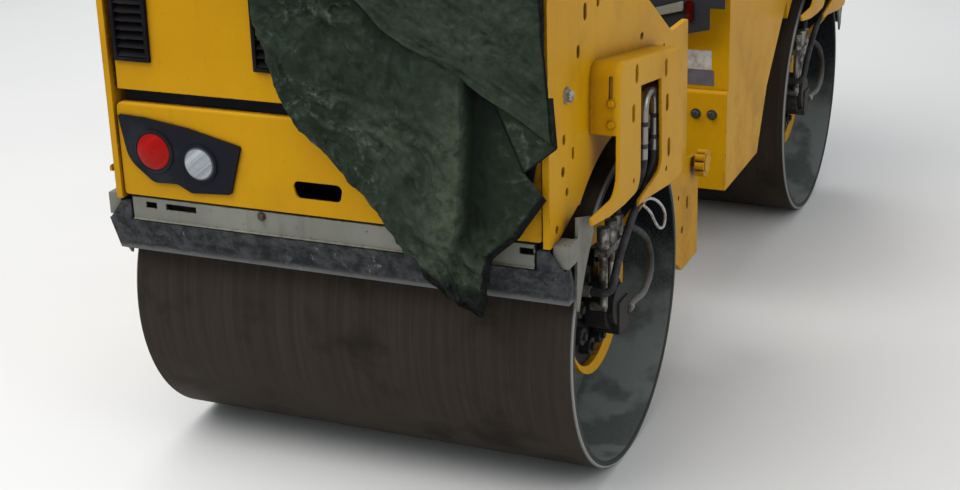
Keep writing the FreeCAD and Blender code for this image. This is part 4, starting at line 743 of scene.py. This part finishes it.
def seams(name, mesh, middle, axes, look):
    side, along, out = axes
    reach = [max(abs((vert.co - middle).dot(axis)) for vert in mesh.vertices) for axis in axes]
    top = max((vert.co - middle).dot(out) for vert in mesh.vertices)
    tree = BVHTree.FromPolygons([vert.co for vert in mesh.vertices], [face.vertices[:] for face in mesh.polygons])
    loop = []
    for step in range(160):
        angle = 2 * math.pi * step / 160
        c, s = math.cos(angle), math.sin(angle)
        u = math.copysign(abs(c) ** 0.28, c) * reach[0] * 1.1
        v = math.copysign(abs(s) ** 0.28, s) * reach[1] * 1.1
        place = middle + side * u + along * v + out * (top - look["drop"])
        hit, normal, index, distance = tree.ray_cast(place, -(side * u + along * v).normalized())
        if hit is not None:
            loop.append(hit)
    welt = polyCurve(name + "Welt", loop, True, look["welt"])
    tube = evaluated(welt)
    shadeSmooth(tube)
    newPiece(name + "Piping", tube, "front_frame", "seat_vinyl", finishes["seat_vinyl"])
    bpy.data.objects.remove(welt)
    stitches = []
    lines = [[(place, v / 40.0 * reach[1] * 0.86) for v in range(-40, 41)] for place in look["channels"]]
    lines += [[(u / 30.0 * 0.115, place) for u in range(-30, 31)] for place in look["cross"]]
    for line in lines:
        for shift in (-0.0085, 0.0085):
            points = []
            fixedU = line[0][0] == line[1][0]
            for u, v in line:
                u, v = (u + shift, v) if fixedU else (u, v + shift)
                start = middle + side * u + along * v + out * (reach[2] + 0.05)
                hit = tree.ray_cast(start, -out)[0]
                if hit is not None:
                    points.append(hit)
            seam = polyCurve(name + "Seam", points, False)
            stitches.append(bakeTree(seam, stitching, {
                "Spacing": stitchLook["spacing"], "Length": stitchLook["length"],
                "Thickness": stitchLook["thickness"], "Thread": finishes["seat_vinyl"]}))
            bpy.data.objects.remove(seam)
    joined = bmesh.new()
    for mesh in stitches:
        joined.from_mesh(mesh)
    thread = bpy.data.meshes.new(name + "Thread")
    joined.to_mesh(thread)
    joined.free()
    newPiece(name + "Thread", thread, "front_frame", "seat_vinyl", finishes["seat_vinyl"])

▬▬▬

■ Written request ■
Which lines hold the string "finishes"? Copy all of them from the data above.

■ Result for this task ■
Keep writing the FreeCAD and Blender code for this image. This is part 4, starting at line 743 of scene.py. This part finishes it.
    newPiece(name + "Piping", tube, "front_frame", "seat_vinyl", finishes["seat_vinyl"])
                "Thickness": stitchLook["thickness"], "Thread": finishes["seat_vinyl"]}))
    newPiece(name + "Thread", thread, "front_frame", "seat_vinyl", finishes["seat_vinyl"])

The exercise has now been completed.